• [Written problem] Quote verbatim the span of lines that begins the listing below and closes with the line containing "import numpy as np".

• [Available records]
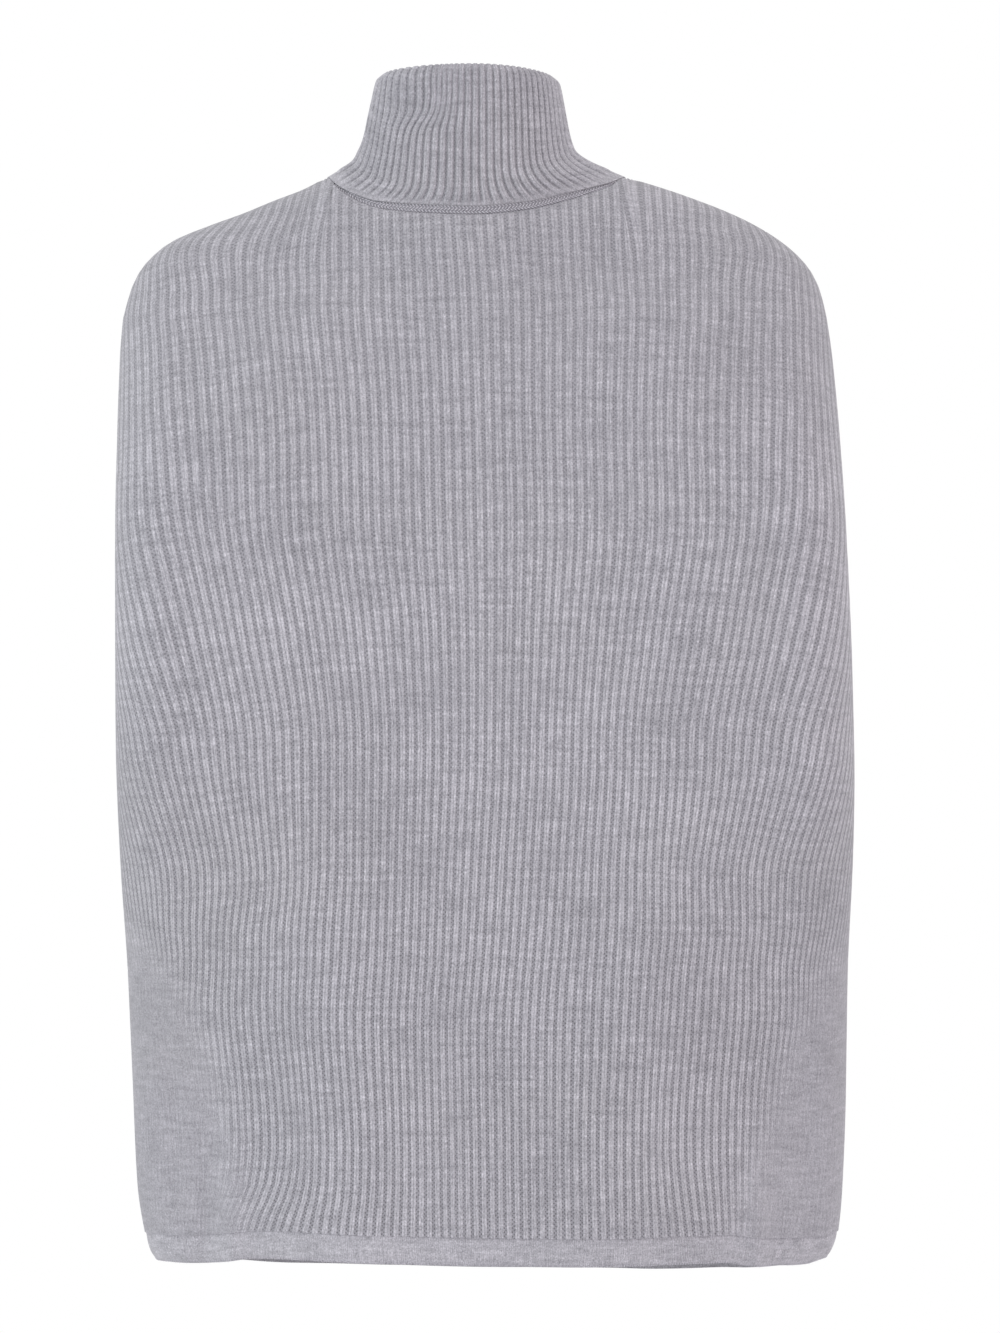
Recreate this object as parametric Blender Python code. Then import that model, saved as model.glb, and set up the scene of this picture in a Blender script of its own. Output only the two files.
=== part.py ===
"""Knitted poncho sweater: two ribbed panels, a folded rib collar and a plain hem band.

Axes: +Z up, +Y is the wearer's front, +X the wearer's right. The origin is the middle of the
base of the neck, level with the shoulder line, where the garment hangs on its wearer.
All sizes below are in millimetres; the mesh is made in metres.
"""
import math

import bpy
import numpy as np

MM = 0.001
GAP = 0.3              # least space between two pieces at a seam
SEAM_STEP = 0.85       # drawn space where one side of a seam runs in longer steps
PANEL_RIBS = 120       # ribs in a panel, from side seam to side seam
HALF_RIBS = PANEL_RIBS / 2
NECK_RIBS = 14.5       # ribs from the middle rib to the end of the neck opening
COLLAR_RIBS = 68       # ribs round the folded collar
RIB_PEAK = 1.1         # how far the top of a rib stands over the reference surface
RIB_VALLEY = -0.1      # the furrow between two ribs
WALL_INSIDE = 1.6      # reference surface to the plain inside
BAND_HEIGHT = 17.0     # plain hem band
BAND_OUTSIDE = 0.6     # its outside over the reference surface
NECK_POINT_HEIGHT = 4.0
NECK_DEPTH = {"back": 66, "front": 86}    # the neck opening behind and before the middle plane
NECK_TILT = 18         # how far the cloth at the neck seam leans back from upright, degrees
NECK_TILT_MORE = 46    # and how much more of it over the shoulders

# Seen from behind: how far the cloth reaches from the middle plane, to the wearer's left and
# right, at each height. The first row is where the shoulder line meets the neck opening.
OUTLINE = {
    "height": [-731, -723, -711, -678, -613, -531, -441, -336, -230, -121, -94, -75, -61.5,
               -50.7, -39.8, -28.9, -20.8, -12.4, -4.3, 4],
    "left":   [213, 217.5, 220.5, 225.5, 228.5, 231.5, 234.5, 235.8, 236, 235.8, 234.8, 230.8,
               225.3, 216.7, 202.5, 176.5, 154, 134, 113.4, 98],
    "right":  [238, 243.2, 247, 250, 252.3, 253, 254.3, 252.5, 248, 241.8, 239, 235.4, 229.9,
               221.4, 208.7, 191.2, 174.4, 153.5, 131.1, 104],
}

# Level sections. wall: half the flat side over the arm. corner: radius from that side to the
# back or front. flank: flat cloth outside the body. rise: run from the flank out to the body.
# back, front: depth at the middle.
SECTION = {
    "height": [-731, -620, -540, -460, -380, -250, -170, -100, -60, 5],
    "wall":   [4,    4,    10,   38,   58,   58,   42,   14,   0,   0],
    "corner": [38,   38,   38,   37,   36,   38,   40,   42,   42,  42],
    "flank":  [30,   30,   20,   8,    0,    0,    0,    0,    0,   0],
    "rise":   [138,  138,  138,  134,  128,  125,  120,  115,  110, 105],
    "back":   [90,   95,   99,   103,  106,  107,  105,  102,  99,  96],
    "front":  [109,  114,  119,  124,  129,  132,  130,  123,  115, 104],
}
SHOULDER_RISE = {"back": 165, "front": 200}    # fall below the shoulder line to the full depth
NECK_BULGE = {"back": 20, "front": 26}    # extra depth at the root of the neck
EASE_RUN = 9            # run over which the shoulder's slope sets in beside the neck
NECK_EASE = 65          # run below the neck opening over which the ribs take their spread
NECK_BULGE_WIDTH = 72
NECK_BULGE_HEIGHT = 62

# The neck opening: height of its edge across the garment.
NECK_EDGE = {
    "across": [-98, -90, -76, -62, -37, 2, 35, 63, 80, 94, 104],
    "back":   [4, -6, -15.5, -21, -24.5, -26.5, -23, -15.5, -9.5, -3.5, 4],
    "front":  [4, -12, -27, -38, -50, -56, -51, -38, -26, -12, 4],
}

# The lower edge of the hem band across the garment.
HEM_EDGE = {
    "across": [-221, -212, -185, -145, -118, -60, 5, 60, 115, 170, 196, 223, 235, 242],
    "back":   [-728, -727, -726, -720.5, -719.5, -720.2, -721.5, -722, -722.2, -723.2, -727,
               -728.3, -728.5, -727],
    "front":  [-728, -731, -735, -741, -744, -748.5, -750.5, -751, -750, -745, -742.5,
               -738.5, -733, -727],
}

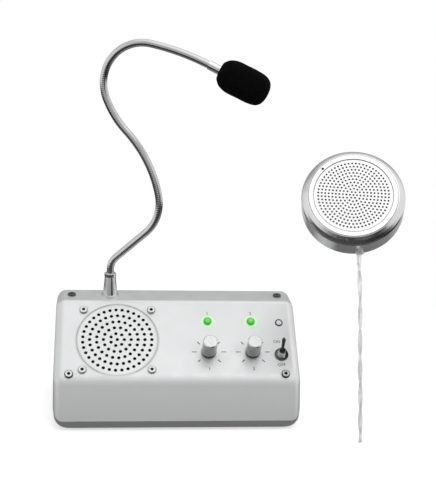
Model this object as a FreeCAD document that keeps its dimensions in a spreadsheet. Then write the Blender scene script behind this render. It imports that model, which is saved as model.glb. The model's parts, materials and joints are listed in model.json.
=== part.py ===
"""Teller window intercom: a desk unit with a gooseneck microphone, and a round outside unit.

Millimetres and degrees. The origin is on the counter, under the middle of the desk unit.
+X runs to the operator's right, +Y away from the operator, +Z up.
"""
import FreeCAD, Part

import math
import os

import Sketcher

Vector = FreeCAD.Vector
Rotation = FreeCAD.Rotation
Placement = FreeCAD.Placement

# Driving dimensions, written into the sheet as they stand
SIZES = {
    # housing of the desk unit
    "base_width": 190.0,
    "front_length": 32.5,
    "front_angle": 73.0,
    "panel_length": 69.0,
    "panel_slope": 38.6,
    "strip_depth": 27.5,
    "seam_height": 9.5,
    "cover_wall": 2.0,
    "side_round": 7.0,
    "bend_round": 16.0,
    "ridge_round": 6.0,
    "back_round": 2.4,
    "lower_corner_round": 8.0,
    # bottom tray, its feet and its posts
    "foot_height": 2.5,
    "foot_radius": 6.5,
    "foot_from_side": 20.0,
    "foot_from_edge": 22.0,
    "foot_dish_radius": 2.0,
    "foot_dish_depth": 1.0,
    "seam_gap": 0.25,
    "tray_inset": 0.6,
    "tray_taper": 23.0,
    "tray_plan_round": 7.0,
    "tray_side_round": 12.0,
    "tray_lip_height": 4.0,
    "tray_lip_setback": 4.2,
    "tray_wall": 2.0,
    "post_radius": 3.2,
    # screws, their holes and their pilot holes
    "screw_radius": 1.45,
    "screw_hole_play": 0.2,
    "screw_pilot_play": 0.05,
    "screw_length": 8.0,
    "screw_head_radius": 3.3,
    "screw_head_height": 1.6,
    "screw_head_edge": 0.5,
    "screw_slot_width": 0.8,
    "screw_slot_span": 2.6,
    "screw_slot_depth": 0.9,
    "cover_screw_from_side": 12.0,
    "front_screw_up": 3.5,
    "top_screw_back": 13.0,
    # base loudspeaker and its grille
    "speaker_from_side": 48.5,
    "speaker_up": 33.7,
    "speaker_hole_pitch": 53.0,
    "speaker_flange": 64.0,
    "speaker_flange_round": 7.0,
    "speaker_flange_thickness": 1.2,
    "speaker_throat_radius": 29.0,
    "basket_top_radius": 30.5,
    "basket_foot_radius": 17.5,
    "basket_depth": 14.0,
    "basket_wall": 1.0,
    "magnet_radius": 21.0,
    "magnet_height": 9.0,
    "yoke_radius": 19.0,
    "yoke_height": 3.0,
    "cone_wall": 0.6,
    "cone_rim_radius": 27.0,
    "cone_foot_radius": 9.0,
    "cone_depth": 9.0,
    "cone_set_back": 0.8,
    "cloth_thickness": 0.4,
    "cloth_radius": 29.0,
    "grille_groove_radius": 31.2,
    "grille_groove_width": 0.7,
    "grille_groove_depth": 0.4,
    "grille_ring_pitch": 5.35,
    "grille_hole_radius": 1.2,
    "nut_flats": 5.5,
    "nut_height": 2.4,
    # control board and what stands on it
    "board_from_side": 6.0,
    "board_foot": 8.0,
    "board_length": 53.0,
    "board_thickness": 1.6,
    "board_depth": 12.5,
    "board_screw_inset": 3.0,
    "stud_radius": 2.4,
    "stud_screw_radius": 1.2,
    "stud_screw_length": 5.0,
    "stud_screw_head_radius": 2.2,
    "stud_screw_head_height": 1.4,
    "chip_width": 20.0,
    "chip_depth": 5.0,
    "chip_height": 9.0,
    "fin_pitch": 2.5,
    "fin_thickness": 1.0,
    "fin_height": 11.0,
    "capacitor_radius": 4.0,
    "capacitor_height": 11.0,
    "capacitor_pitch": 10.0,
    "component_up": 25.0,
    # volume controls
    "knob_up": 22.9,
    "knob_radius": 5.9,
    "knob_height": 16.5,
    "knob_gap": 0.5,
    "knob_edge": 0.7,
    "knob_skirt_height": 2.2,
    "knob_waist": 0.25,
    "knob_bore_depth": 13.0,
    "pointer_width": 0.8,
    "pointer_depth": 0.4,
    "pot_width": 16.5,
    "pot_height": 6.6,
    "pot_round": 3.0,
    "pot_bushing_radius": 3.5,
    "pot_shaft_radius": 3.0,
    "pot_play": 0.06,
    "panel_hole_play": 0.3,
    # lamps
    "lamp_up": 50.2,
    "lamp_radius": 3.3,
    "lamp_rise": 2.4,
    "lamp_stem_radius": 2.5,
    "lamp_holder_radius": 4.6,
    "lamp_holder_height": 6.0,
    "power_from_side": 13.8,
    "power_up": 49.2,
    "power_radius": 2.1,
    "power_rise": 1.2,
    "power_ring_radius": 3.0,
    "power_ring_rise": 0.6,
    "light_fit": 0.1,
    # toggle switch
    "switch_from_side": 14.0,
    "switch_up": 20.5,
    "switch_width": 8.0,
    "switch_length": 13.0,
    "switch_depth": 9.5,
    "switch_bushing_radius": 3.0,
    "switch_bushing_rise": 6.5,
    "switch_bushing_wall": 0.45,
    "switch_washer_radius": 5.4,
    "switch_washer_thickness": 0.8,
    "switch_nut_flats": 8.0,
    "switch_nut_height": 2.2,
    "lever_pivot_rise": 3.6,
    "lever_play": 0.3,
    "lever_ball_radius": 2.2,
    "lever_root_radius": 1.0,
    "lever_tip_radius": 1.5,
    "lever_reach": 15.5,
    "lever_tilt": 16.0,
    # rear sockets
    "inlet_from_side": 40.0,
    "socket_height": 24.0,
    "inlet_radius": 4.5,
    "inlet_flange_radius": 6.0,
    "inlet_flange_thickness": 1.0,
    "inlet_length": 13.0,
    "inlet_bore_radius": 3.1,
    "inlet_pin_radius": 1.0,
    "inlet_pin_length": 9.0,
    "jack_from_side": 65.0,
    "jack_radius": 3.0,
    "jack_flange_radius": 4.0,
    "jack_flange_thickness": 1.2,
    "jack_length": 14.0,
    "jack_bore_radius": 1.8,
    # gooseneck: stretches that each bend, tightly or easily, and one straight run
    "neck_from_side": 42.5,
    "neck_back": 12.5,
    "neck_yaw": 18.0,
    "neck_radius": 2.9,
    "neck_bore_radius": 1.5,
    "ball_step": 0.05,
    "socket_play": 0.3,
    "neck_stub_sink": 12.0,
    "lower_bend_radius": 14.6,
    "lower_bend_turn": 46.5,
    "lower_run": 33.6,
    "side_bend_radius": 32.6,
    "side_bend_turn": 58.2,
    "side_ease_radius": 94.4,
    "side_ease_turn": 34.2,
    "top_ease_radius": 71.7,
    "top_ease_turn": 23.2,
    "top_bend_radius": 32.0,
    "top_bend_turn": 121.7,
    "mic_bend_radius": 194.3,
    "mic_bend_turn": 13.8,
    # ferrule at the neck's foot
    "ferrule_height": 22.0,
    "ferrule_flange_radius": 7.0,
    "ferrule_flange_height": 1.4,
    "ferrule_foot_radius": 5.7,
    "ferrule_waist_radius": 4.5,
    "ferrule_bead_height": 3.0,
    "ferrule_bead_radius": 4.7,
    "ferrule_fit": 0.05,
    "ferrule_thread_radius": 5.0,
    "ferrule_thread_length": 9.0,
    "ferrule_nut_flats": 14.0,
    "ferrule_nut_height": 4.0,
    "ferrule_hole_play": 0.2,
    # microphone
    "sleeve_radius": 3.5,
    "sleeve_length": 10.5,
    "head_radius": 5.0,
    "head_length": 24.0,
    "head_wall": 0.8,
    "capsule_radius": 4.1,
    "capsule_height": 5.0,
    "foam_length": 39.5,
    "foam_radius": 12.6,
    "foam_mouth_radius": 7.0,
    "foam_neck_length": 11.0,
    "foam_play": 0.3,
    "foam_start": 9.5,
    # outside unit, a round shell whose face looks up at the caller
    "outside_across": 120.9,
    "outside_forward": 52.5,
    "outside_height": 191.0,
    "outside_yaw": 13.0,
    "outside_tilt": 38.8,
    "outside_radius": 37.5,
    "outside_depth": 20.5,
    "outside_wall": 2.2,
    "face_ring_radius": 32.2,
    "face_bevel_depth": 5.6,
    "outside_grille_radius": 28.4,
    "outside_grille_thickness": 0.8,
    "outside_grille_set_back": 0.4,
    "outside_ledge_width": 2.2,
    "outside_ledge_thickness": 1.2,
    "outside_ring_pitch": 2.53,
    "outside_hole_radius": 0.58,
    "pinhole_radius": 0.6,
    "pinhole_place_radius": 30.3,
    "pinhole_angle": 141.0,
    "outside_capsule_radius": 1.6,
    "outside_capsule_height": 2.2,
    "back_plate_thickness": 2.4,
    "back_plate_inset": 0.3,
    "back_screw_ring": 32.3,
    "back_boss_radius": 3.2,
    "pad_radius": 29.0,
    "pad_thickness": 1.0,
    "small_speaker_radius": 24.0,
    "small_speaker_rim": 2.5,
    "small_speaker_depth": 6.0,
    "small_magnet_radius": 10.0,
    "small_magnet_height": 4.5,
    # cord of the outside unit
    "cord_radius": 1.7,
    "gland_radius": 3.0,
    "gland_neck_radius": 2.4,
    "gland_tip_radius": 2.2,
    "gland_rise": 1.2,
    "gland_across": 7.4,
    "gland_from_back": 3.4,
    # overrun that every cut shares
    "overrun": 1.0,
}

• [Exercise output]
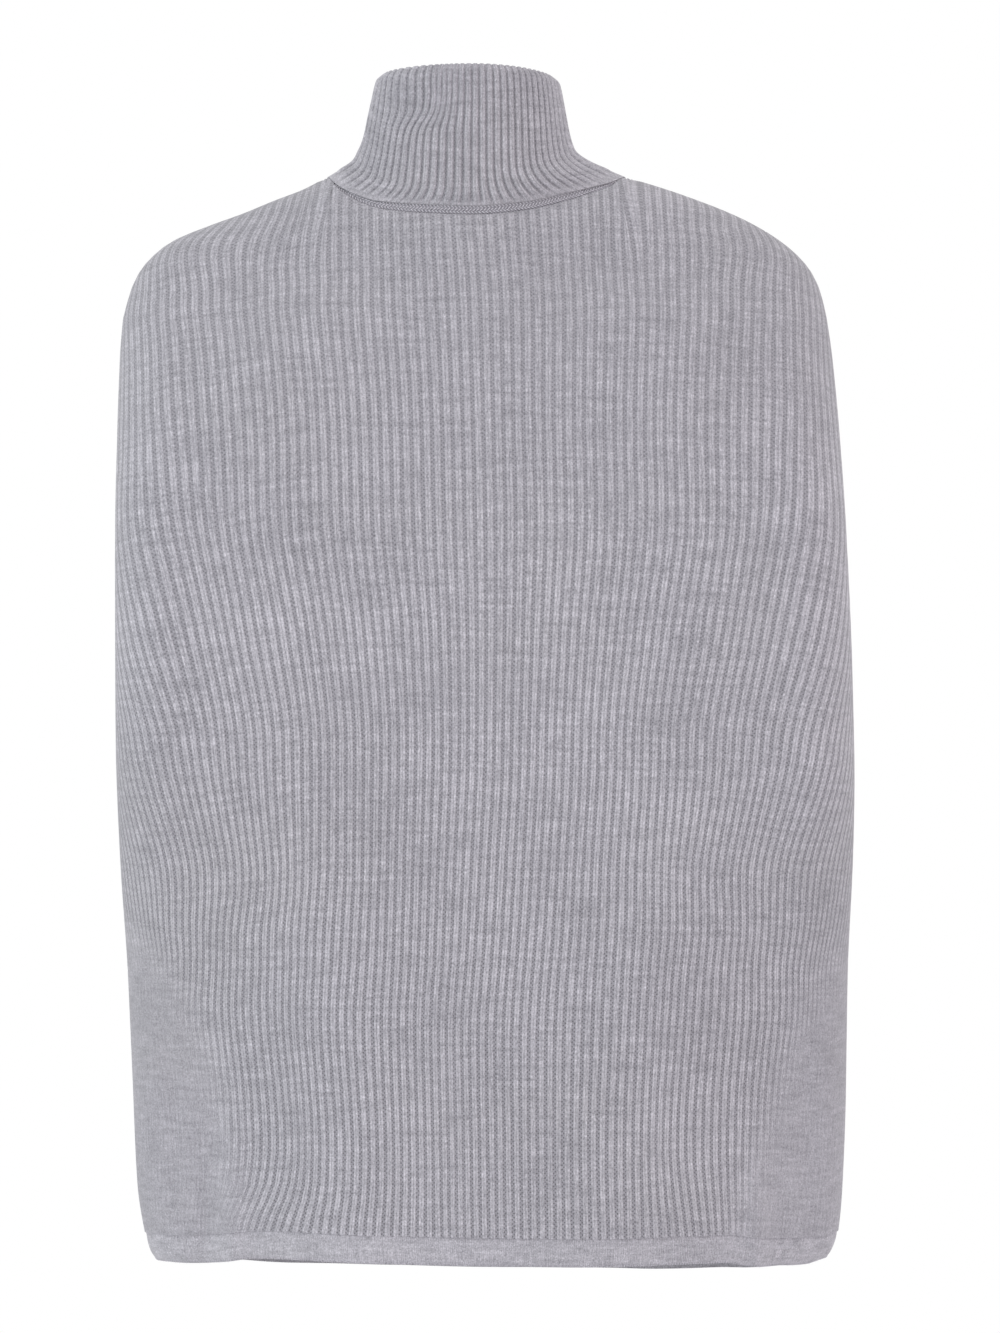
Recreate this object as parametric Blender Python code. Then import that model, saved as model.glb, and set up the scene of this picture in a Blender script of its own. Output only the two files.
=== part.py ===
"""Knitted poncho sweater: two ribbed panels, a folded rib collar and a plain hem band.

Axes: +Z up, +Y is the wearer's front, +X the wearer's right. The origin is the middle of the
base of the neck, level with the shoulder line, where the garment hangs on its wearer.
All sizes below are in millimetres; the mesh is made in metres.
"""
import math

import bpy
import numpy as np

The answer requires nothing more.